Along with a half a dozen or so other girls, I spend three summery months in an all-male, open-air biodome. The counselors come from all over the United States. I hear my first Texas twang. There is also a newly arrived stable boy from the Soviet Union, who mutters bitterly about having to shovel horse excrement, and two gruff, working-class Englishmen, who remain to this day the most scatologically inclined men I've ever met.
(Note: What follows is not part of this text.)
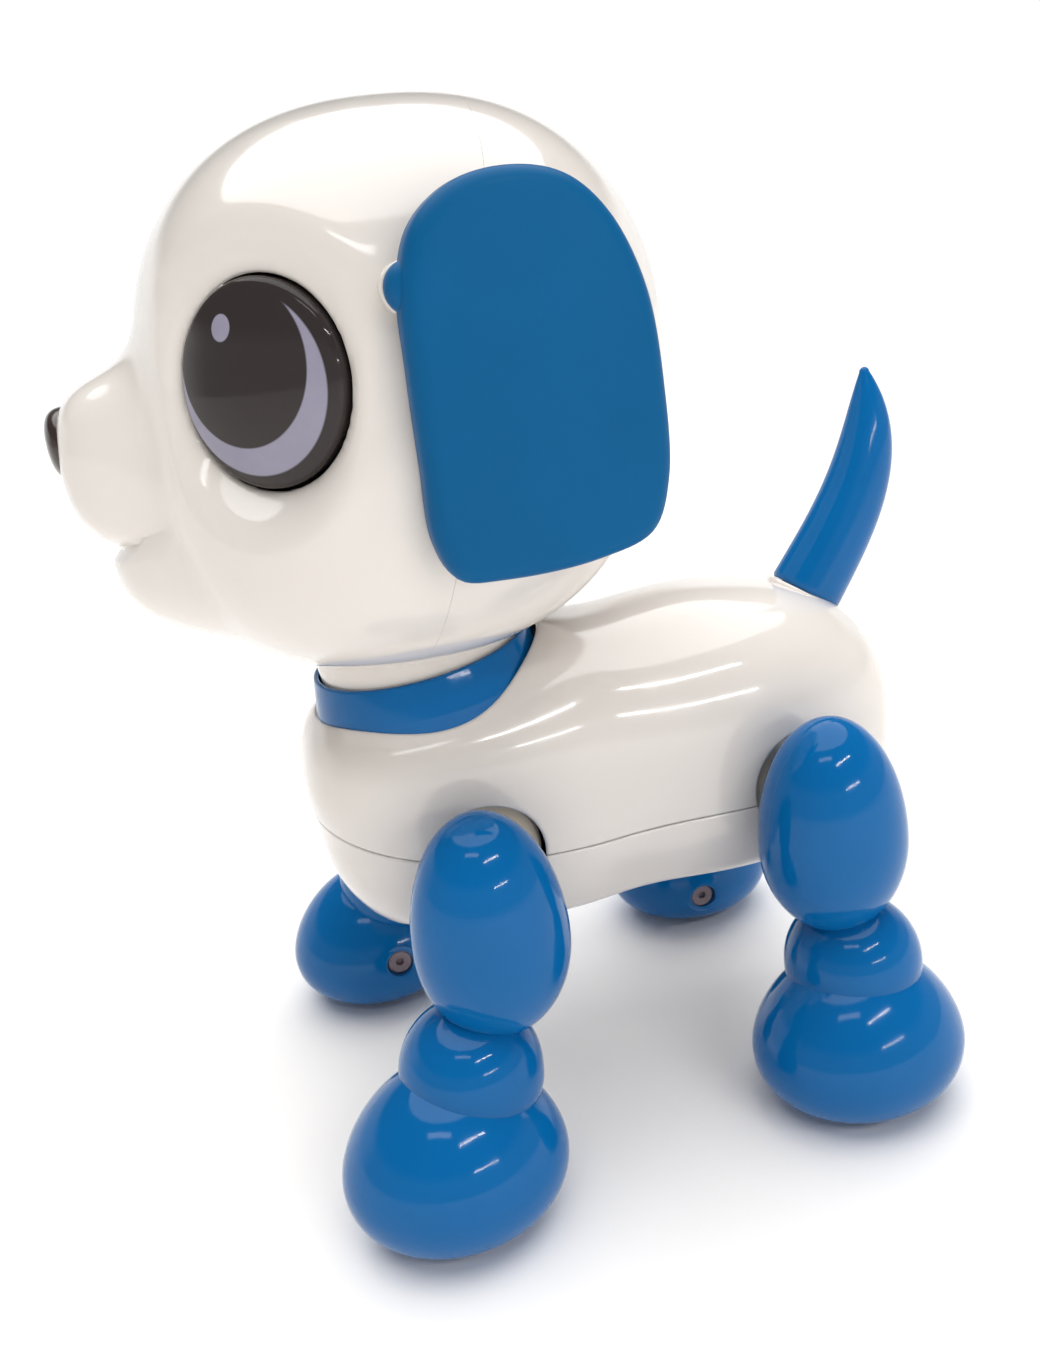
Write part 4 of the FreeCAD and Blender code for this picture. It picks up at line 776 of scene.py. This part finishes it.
# Where the ear turns, along and up, and how far out its boss starts on the head.
EAR_PIN = (-22.4, 151.5)
EAR_BOSS_X = 39
EYE_CLEARANCE = 0.15
EYE_CROWN = 3.0
SPLIT_PLACE = (-22, 108.5)


def eye_axes():
    """The left eye's sideways, upward and outward directions; its top leans to the ear."""
    out = np.array((math.cos(EYE_YAW) * math.cos(EYE_PITCH), -math.sin(EYE_YAW) * math.cos(EYE_PITCH),
                    math.sin(EYE_PITCH)))
    level = np.array((math.sin(EYE_YAW), math.cos(EYE_YAW), 0))
    upright = np.cross(out, level)
    side = level * math.cos(EYE_LEAN) - upright * math.sin(EYE_LEAN)
    up = level * math.sin(EYE_LEAN) + upright * math.cos(EYE_LEAN)
    return side, up, out


def eye_place(points):
    """How many lens widths from the eye's axis, how far up the lens, and how far out of its plane."""
    side, up, out = eye_axes()
    offset = folded(points) - EYE
    oval = np.hypot(offset @ side / (EYE_HALF_WIDTH + EYE_CLEARANCE),
                    offset @ up / (EYE_HALF_HEIGHT + EYE_CLEARANCE))
    return oval, offset @ up, offset @ out


def eye_opening(points):
    oval, _, outward = eye_place(points)
    return np.minimum((1 - oval) * EYE_HALF_WIDTH, outward + 12)


def above_socket(points):
    """Above 0 in the air before the eye socket, whose wall is steep below the eye and flat above."""
    oval, height, outward = eye_place(points)
    steepness = np.interp(height, (0, 6, 12), (14, 9, 3))
    return outward + 0.9 - steepness * np.maximum(oval - 1, 0)


def behind_split(points):
    """Above 0 on the rear half of the head; the split leans back going up."""
    along = points[..., 1] - SPLIT_PLACE[0]
    up = points[..., 2] - SPLIT_PLACE[1]
    return along * math.cos(SPLIT_TILT) - up * math.sin(SPLIT_TILT) + FINE_GAP


def before_split(points):
    return 2 * FINE_GAP - behind_split(points)


def neck_opening(points):
    height, off = along_and_off(points, NECK, NECK_AXIS)
    return np.minimum(18.75 - off, 30 - height)


def nose_shape(points):
    """Oval from the front, with a blunt face."""
    side, ahead, up = np.moveaxis((points - np.array(NOSE)) / NOSE_RADII, -1, 0)
    return (np.hypot(side, up) ** 3 + np.abs(ahead) ** 3) ** (1 / 3) - 1


def make_head():
    surface = skin(head_shape, (0, -20.5, 132), 84, (1, 1.05, 1))
    shell("head_front", surface, [behind_split, eye_opening, neck_opening], WALL, "head",
          "white_plastic", ["head_front_shell"], faint=[behind_split])
    boss_profile = rounded(((2.1, 0), (3.6, 0), (3.6, 5.6), (2.1, 5.6)), 0.4)
    boss = lathe(boss_profile, (EAR_BOSS_X,) + EAR_PIN, OUTWARDS, 48)
    shell("head_rear", surface, [before_split, neck_opening], WALL, "head", "white_plastic",
          ["head_rear_shell"], merged(boss, flipped(boss)), [before_split])
    nose = skin(nose_shape, NOSE, 20, NOSE_RADII)
    solid("nose_tip", nose, "head", "nose_black", ["nose"])


def make_eyes():
    """A domed oval lens with a rounded rim on a straight plug."""
    side, up, out = eye_axes()
    angles = np.arange(96) * 2 * math.pi / 96
    oval = np.stack([EYE_HALF_WIDTH * np.cos(angles), EYE_HALF_HEIGHT * np.sin(angles), 0 * angles], -1)
    profile = [(0.97, -6.0), (0.985, -5.8), (0.985, -0.6), (0.985, -0.2), (0.975, 0.15)]
    profile += [(radius, EYE_CROWN * (1 - radius ** 2) ** 0.8 + 0.12)
                for radius in np.linspace(0.955, 0.03, 26)]
    rings = [oval * (radius, radius, 1) + (0, 0, height) for radius, height in profile]
    points, faces = rings_mesh(rings)
    for name, sign in SIDES:
        # The left lens is built in its own axes, and the right one is its mirror image.
        lens = new_mesh("eye_lens_" + name, points * (sign, 1, 1), faces)
        mirror = np.array((sign, 1, 1))
        columns = (side * mirror * sign, up * mirror, out * mirror)
        turn = Matrix([[float(column[row]) for column in columns] for row in range(3)]).to_4x4()
        lens.matrix_world = Matrix.Translation(Vector(EYE * mirror * MM)) @ turn
        finish_piece(lens, "head", "eye_print", ["eye_" + name])


# ---------------------------------------------------------------- ears

EAR_MIDDLE = (-7.2, 138)
EAR_OUTLINE = ((0.2, 26.5), (-8.3, 25.5), (-14.4, 21), (-17, 14), (-17.5, 3), (-17.6, -9), (-17.4, -20),
               (-14.9, -25.2), (-8.4, -26.4), (5.5, -26), (14, -23.4), (17, -16.5), (17.5, -3),
               (16.1, 10), (12, 19.5), (6.8, 24.6))
EAR_INNER_X = 44.9
EAR_THICK = 6.2
EAR_ROUNDING = 2.6
EAR_CROWN = 0.35


def smooth_loop(corners, count):
    """Evenly spaced points on a closed smooth curve through the corners."""
    corners = np.array(corners, float)
    total = len(corners)
    fine = []
    for number in range(total):
        before, here, after, beyond = (corners[(number + shift) % total] for shift in (-1, 0, 1, 2))
        steps = (here - before, after - here, beyond - after)
        gaps = [np.linalg.norm(step) ** 0.5 for step in steps]
        out = ((here - before) / gaps[0] - (after - before) / (gaps[0] + gaps[1])
               + (after - here) / gaps[1]) * gaps[1]
        into = ((after - here) / gaps[1] - (beyond - here) / (gaps[1] + gaps[2])
                + (beyond - after) / gaps[2]) * gaps[1]
        for t in np.linspace(0, 1, 24, endpoint=False):
            fine.append(here * (2 * t ** 3 - 3 * t ** 2 + 1) + out * (t ** 3 - 2 * t ** 2 + t)
                        + after * (3 * t ** 2 - 2 * t ** 3) + into * (t ** 3 - t ** 2))
    fine = np.array(fine + fine[:1])
    length = np.concatenate([[0], np.cumsum(np.linalg.norm(np.diff(fine, axis=0), axis=1))])
    even = np.linspace(0, length[-1], count, endpoint=False)
    return np.stack([np.interp(even, length, fine[:, axis]) for axis in (0, 1)], -1)


def ear_surface():
    """A soft-edged pad, a little crowned outside, with a round pivot bump at its front."""
    loop = smooth_loop(EAR_OUTLINE, 144)
    ahead = np.roll(loop, -1, 0) - np.roll(loop, 1, 0)
    normal = np.stack([ahead[:, 1], -ahead[:, 0]], -1) / np.linalg.norm(ahead, axis=1)[:, None]
    if (normal * loop).sum() < 0:
        normal = -normal
    levels = [(share, 0.7, 0.0) for share in (0.02, 0.3, 0.6, 0.85, 1.0)]
    levels += [(1.0, 0.2, 0.2), (1.0, 0.0, 0.7)]
    for step in range(9):
        turn = math.radians(90 * step / 8)
        levels.append((1.0, EAR_ROUNDING * (1 - math.cos(turn)),
                       EAR_THICK - EAR_ROUNDING * (1 - math.sin(turn)) - EAR_CROWN))
    levels += [(share, EAR_ROUNDING, EAR_THICK - EAR_CROWN)
               for share in (0.97, 0.9, 0.78, 0.6, 0.4, 0.2, 0.02)]
    rings = []
    for share, inset, height in levels:
        flat = (loop - normal * inset) * share + np.array((0, -1)) * (1 - share)
        crown = EAR_CROWN * (1 - share ** 2) if height > EAR_THICK / 2 else 0
        rings.append(np.stack([np.full(len(flat), EAR_INNER_X + height + crown),
                               flat[:, 0] + EAR_MIDDLE[0], flat[:, 1] + EAR_MIDDLE[1]], -1))
    pin = (EAR_INNER_X,) + EAR_PIN
    bump_profile = rounded(((0.01, 0.1), (3.5, 0.1), (3.6, 2.2), (2.9, 3.9), (0.01, 4.5)), 0.8)
    bump = lathe(bump_profile, pin, OUTWARDS, 48)
    peg = lathe(((0.01, -7.7), (2, -7.7), (2, 1), (0.01, 1)), pin, OUTWARDS, 32)
    return merged(rings_mesh(rings), bump, peg)


def make_ears():
    left = ear_surface()
    solid("ear_flap_left", left, "left_ear", "blue_satin", ["ear_left"])
    solid("ear_flap_right", flipped(left), "right_ear", "blue_satin", ["ear_right"])


# ---------------------------------------------------------------- legs

LEG_SPLIT_X = 37
LEG_INNER_X = 26.4
# Radius and depth of a screw: a flat head with a round drive hole, and its shank.
SCREW_PROFILE = ((0.9, 0.6), (2.4, 0.45), (2.75, 0.7), (2.75, 2.0), (1.1, 2.2), (1.1, 9), (0.01, 9),
                 (0.01, 1.4), (0.9, 1.4))
# A seat is a short cup round each screw head.
SEAT_PROFILE = ((2.9, 0.2), (3.9, 0.2), (3.9, 2.4), (0.9, 2.4), (0.9, 2.2), (2.9, 2.2))
HUB_PROFILE = ((0.01, 17.4), (5, 17.4), (5, 23.2), (7.5, 23.2), (7.5, 28.5), (0.01, 28.5))
WELL_RADIUS = 2.9
WELL_END_X = 32
PAD_OPENING_RADIUS = 8.1
PAD_OPENING_TOP = 2
THIGH_RADII = (11.8, 13.2)
THIGH_ABOVE = 23
THIGH_BELOW = 17
# Each screw is given by its place along, its height and the x of its seat.
LEGS = {
    "front": {"thigh": (36, -23.1, 49), "ankle": (36.5, -30, 26.5), "foot": (39, -35.4, 11.5),
              "screws": ((-33.3, 13.4, 22.9), (-22.7, 42.5, 26.9))},
    "rear": {"thigh": (36, 39.7, 51), "ankle": (36.5, 42.3, 26.5), "foot": (39, 41.2, 11.5),
             "screws": ((38.2, 10, 23), (39.7, 43, 26.9))},
}


def thigh_shape(centre):
    """An egg, longer above its middle than below, with a flat towards the body."""
    def shape(points):
        above = egg(points, centre, THIGH_RADII + (THIGH_ABOVE,))
        below = egg(points, centre, THIGH_RADII + (THIGH_BELOW,))
        whole = np.where(points[..., 2] > centre[2], above, below)
        return within(whole, LEG_INNER_X - points[..., 0], 2)
    return shape


def domed(centre, radii, upper, lower):
    """A round form; each half has its own height and squareness, and the floor cuts it flat."""
    def shape(points):
        offset = points - np.array(centre)
        level = np.hypot(offset[..., 0] / radii[0], offset[..., 1] / radii[1])
        up = np.abs(offset[..., 2])
        halves = [(level ** power + (up / height) ** power) ** (1 / power)
                  for height, power in (upper, lower)]
        whole = (np.where(offset[..., 2] > 0, *halves) - 1) * radii[0]
        return within(whole, 0.5 - points[..., 2], 2)
    return shape


def united(name, surfaces):
    """One skin around several closed ones."""
    things = [new_mesh("%s_part_%d" % (name, number), *surface)
              for number, surface in enumerate(surfaces)]
    for other in things[1:]:
        unite = things[0].modifiers.new("unite", "BOOLEAN")
        unite.operation = "UNION"
        unite.solver = "EXACT"
        unite.object = other
    settle(things[0])
    points = np.array([vert.co for vert in things[0].data.vertices]) / MM
    faces = [tuple(face.vertices) for face in things[0].data.polygons]
    for thing in things:
        bpy.data.objects.remove(thing)
    return points, faces


def screw_well(along, up):
    def field(points):
        off = np.hypot(points[..., 1] - along, points[..., 2] - up)
        return np.minimum(WELL_RADIUS - off, WELL_END_X - np.abs(points[..., 0]))
    return field


def outer_half(points):
    return LEG_SPLIT_X - np.abs(points[..., 0]) + FINE_GAP


def inner_half(points):
    return np.abs(points[..., 0]) - LEG_SPLIT_X + FINE_GAP


def pad_opening(foot):
    def field(points):
        off = np.hypot(np.abs(points[..., 0]) - foot[0], points[..., 1] - foot[1])
        return np.minimum(PAD_OPENING_RADIUS - off, PAD_OPENING_TOP - points[..., 2])
    return field


def make_leg(end):
    spec = LEGS[end]
    thigh = skin(thigh_shape(spec["thigh"]), spec["thigh"], 30, (1, 1.1, 1.6))
    ankle = skin(domed(spec["ankle"], (12, 12.3), (12.2, 2), (9, 3)), spec["ankle"], 24)
    foot = skin(domed(spec["foot"], (17, 19.5), (19, 1.7), (12.2, 2.3)), spec["foot"], 34)
    left = united("leg_" + end, [foot, ankle, thigh])
    hub = lathe(rounded(HUB_PROFILE, 0.3, 2), (0, HIPS[end], HIP_Z), OUTWARDS, 64)
    places = [(seat, along, up) for along, up, seat in spec["screws"]]
    seats = [lathe(SEAT_PROFILE, place, OUTWARDS, 40) for place in places]
    screws = merged(*[lathe(SCREW_PROFILE, place, OUTWARDS, 40) for place in places])
    wells = [screw_well(along, up) for _, along, up in places]
    inside = merged(hub, *seats)
    sole = pad_opening(spec["foot"])
    for side, sign in SIDES:
        label = "leg_%s_%s" % (end, side)
        parts = (left, screws, inside)
        surface, heads, more = parts if sign > 0 else map(flipped, parts)
        solid(label + "_screw_heads", heads, label, "screw_grey", [label + "_screws"])
        shell(label + "_outer", surface, [outer_half, sole], LEG_WALL, label, "blue_plastic",
              [label + "_outer_shell"], faint=[outer_half])
        shell(label + "_inner", surface, [inner_half, sole] + wells, LEG_WALL, label, "blue_plastic",
              [label + "_inner_shell"], more, [inner_half])


make_camera()
make_studio()
dress_cad_nodes()
make_body()
make_collar_and_neck()
make_tail()
make_head()
make_eyes()
make_ears()
make_leg("front")
make_leg("rear")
My water-skiing improves slightly. I begin listening to Esther Phillips and Nina Simone. I learn to good-humoredly fend off a startling number of passes as the summer progresses. I make a few friendships that I maintain for years afterward. I fall a little bit in love. Late at night, I lay sprawled on a trampoline and stare up at a dense blanket of milky stars, thinking naively, "I'll always make time to do this."

Spring 1999

I receive an e-mail from the same old girlfriend who invited me up that long ago summer. Her 9-year-old daughter will be at the same camp as my daughter. "Can you imagine?" she writes. "They might become friends." My daughter and I leaf through the camp paperwork, filling out the necessary forms. She's bouncy with excitement. My emotions are mixed. My own memories of different camp summers come flooding back. I know she'll blossom with this adventure, but I'm not sure I will. I vow silently not to become too weepy when it's time to say goodbye.
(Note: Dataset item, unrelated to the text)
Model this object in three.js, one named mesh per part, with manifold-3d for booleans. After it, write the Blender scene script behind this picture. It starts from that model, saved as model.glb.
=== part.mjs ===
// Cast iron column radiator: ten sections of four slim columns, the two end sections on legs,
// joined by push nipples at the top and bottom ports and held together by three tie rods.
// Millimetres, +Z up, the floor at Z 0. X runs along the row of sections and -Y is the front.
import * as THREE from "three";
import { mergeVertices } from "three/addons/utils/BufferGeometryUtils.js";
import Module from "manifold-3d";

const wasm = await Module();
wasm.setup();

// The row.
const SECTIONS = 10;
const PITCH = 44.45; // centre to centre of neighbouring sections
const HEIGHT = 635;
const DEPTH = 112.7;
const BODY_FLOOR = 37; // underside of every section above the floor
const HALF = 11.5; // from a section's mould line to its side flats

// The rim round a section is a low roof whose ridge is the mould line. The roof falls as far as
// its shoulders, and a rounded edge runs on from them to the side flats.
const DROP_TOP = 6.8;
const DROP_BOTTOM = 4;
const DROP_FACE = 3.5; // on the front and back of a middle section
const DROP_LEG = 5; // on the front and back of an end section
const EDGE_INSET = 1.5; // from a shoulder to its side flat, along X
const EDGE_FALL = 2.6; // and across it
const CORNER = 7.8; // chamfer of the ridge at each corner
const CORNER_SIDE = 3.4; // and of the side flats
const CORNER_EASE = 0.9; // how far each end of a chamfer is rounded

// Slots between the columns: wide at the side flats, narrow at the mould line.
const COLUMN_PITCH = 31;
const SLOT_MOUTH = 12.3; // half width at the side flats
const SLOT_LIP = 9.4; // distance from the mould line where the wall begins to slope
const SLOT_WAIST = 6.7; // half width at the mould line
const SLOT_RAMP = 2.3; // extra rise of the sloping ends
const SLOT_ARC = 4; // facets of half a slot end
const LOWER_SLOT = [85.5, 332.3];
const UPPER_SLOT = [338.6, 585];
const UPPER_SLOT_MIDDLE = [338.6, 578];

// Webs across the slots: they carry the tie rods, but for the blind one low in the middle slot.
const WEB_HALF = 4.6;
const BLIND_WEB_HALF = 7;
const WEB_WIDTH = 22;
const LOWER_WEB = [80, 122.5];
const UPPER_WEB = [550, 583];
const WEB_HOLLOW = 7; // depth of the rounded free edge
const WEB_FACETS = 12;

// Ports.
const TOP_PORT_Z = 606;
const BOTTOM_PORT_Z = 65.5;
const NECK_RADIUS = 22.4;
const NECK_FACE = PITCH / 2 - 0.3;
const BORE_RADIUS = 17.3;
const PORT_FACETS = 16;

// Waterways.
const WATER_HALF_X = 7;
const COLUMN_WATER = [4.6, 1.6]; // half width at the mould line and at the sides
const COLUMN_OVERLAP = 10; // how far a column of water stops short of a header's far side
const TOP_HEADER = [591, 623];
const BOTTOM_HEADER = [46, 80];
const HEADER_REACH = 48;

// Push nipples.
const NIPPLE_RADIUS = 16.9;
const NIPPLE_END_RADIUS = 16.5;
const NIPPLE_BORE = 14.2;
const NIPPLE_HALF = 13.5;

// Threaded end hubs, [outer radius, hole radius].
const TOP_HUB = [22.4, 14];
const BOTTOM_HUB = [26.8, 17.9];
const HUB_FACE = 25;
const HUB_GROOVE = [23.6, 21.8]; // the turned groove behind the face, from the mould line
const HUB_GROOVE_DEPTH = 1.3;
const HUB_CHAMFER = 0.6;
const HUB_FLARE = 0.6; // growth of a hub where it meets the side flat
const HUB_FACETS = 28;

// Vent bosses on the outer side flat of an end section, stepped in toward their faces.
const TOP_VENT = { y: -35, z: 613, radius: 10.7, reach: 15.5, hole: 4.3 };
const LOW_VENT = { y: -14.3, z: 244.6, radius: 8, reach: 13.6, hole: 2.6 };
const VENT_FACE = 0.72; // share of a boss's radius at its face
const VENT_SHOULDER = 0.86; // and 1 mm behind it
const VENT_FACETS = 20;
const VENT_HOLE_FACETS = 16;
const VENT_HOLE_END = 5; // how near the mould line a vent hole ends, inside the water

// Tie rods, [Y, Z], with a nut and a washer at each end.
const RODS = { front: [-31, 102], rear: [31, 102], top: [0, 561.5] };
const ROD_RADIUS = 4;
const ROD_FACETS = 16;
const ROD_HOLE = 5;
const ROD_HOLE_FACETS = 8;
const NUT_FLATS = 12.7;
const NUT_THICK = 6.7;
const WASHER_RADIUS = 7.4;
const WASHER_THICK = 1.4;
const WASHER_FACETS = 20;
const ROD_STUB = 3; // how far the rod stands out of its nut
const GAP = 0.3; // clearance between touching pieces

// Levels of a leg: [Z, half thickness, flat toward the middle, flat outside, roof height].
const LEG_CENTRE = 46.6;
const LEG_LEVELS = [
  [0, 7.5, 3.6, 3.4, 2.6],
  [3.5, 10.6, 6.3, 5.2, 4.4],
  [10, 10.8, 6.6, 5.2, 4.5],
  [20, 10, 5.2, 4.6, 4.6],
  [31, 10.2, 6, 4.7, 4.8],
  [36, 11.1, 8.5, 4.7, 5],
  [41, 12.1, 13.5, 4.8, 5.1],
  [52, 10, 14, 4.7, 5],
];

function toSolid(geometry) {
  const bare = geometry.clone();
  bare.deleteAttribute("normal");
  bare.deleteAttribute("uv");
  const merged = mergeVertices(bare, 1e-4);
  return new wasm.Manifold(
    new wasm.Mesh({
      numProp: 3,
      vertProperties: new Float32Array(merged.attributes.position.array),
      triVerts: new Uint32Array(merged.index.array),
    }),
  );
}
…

Jazzed by my own stories, she is willing to go unaccompanied by a friend. She doesn't know a soul there, so I tell her about my girlfriend's daughter. I am moved by her bravery. Among the camp forms is one that she is to fill out herself. I peek over her shoulder. "What do you think you'll miss most while you're at camp?" She writes, "My parents." It brings me a childish shot of comfort. "What are you afraid of?" She writes "Nothing." She pauses, then crosses it out. She taps her pencil, thinking. I hold my breath. I am not going to say a word. "Deer ticks," she writes.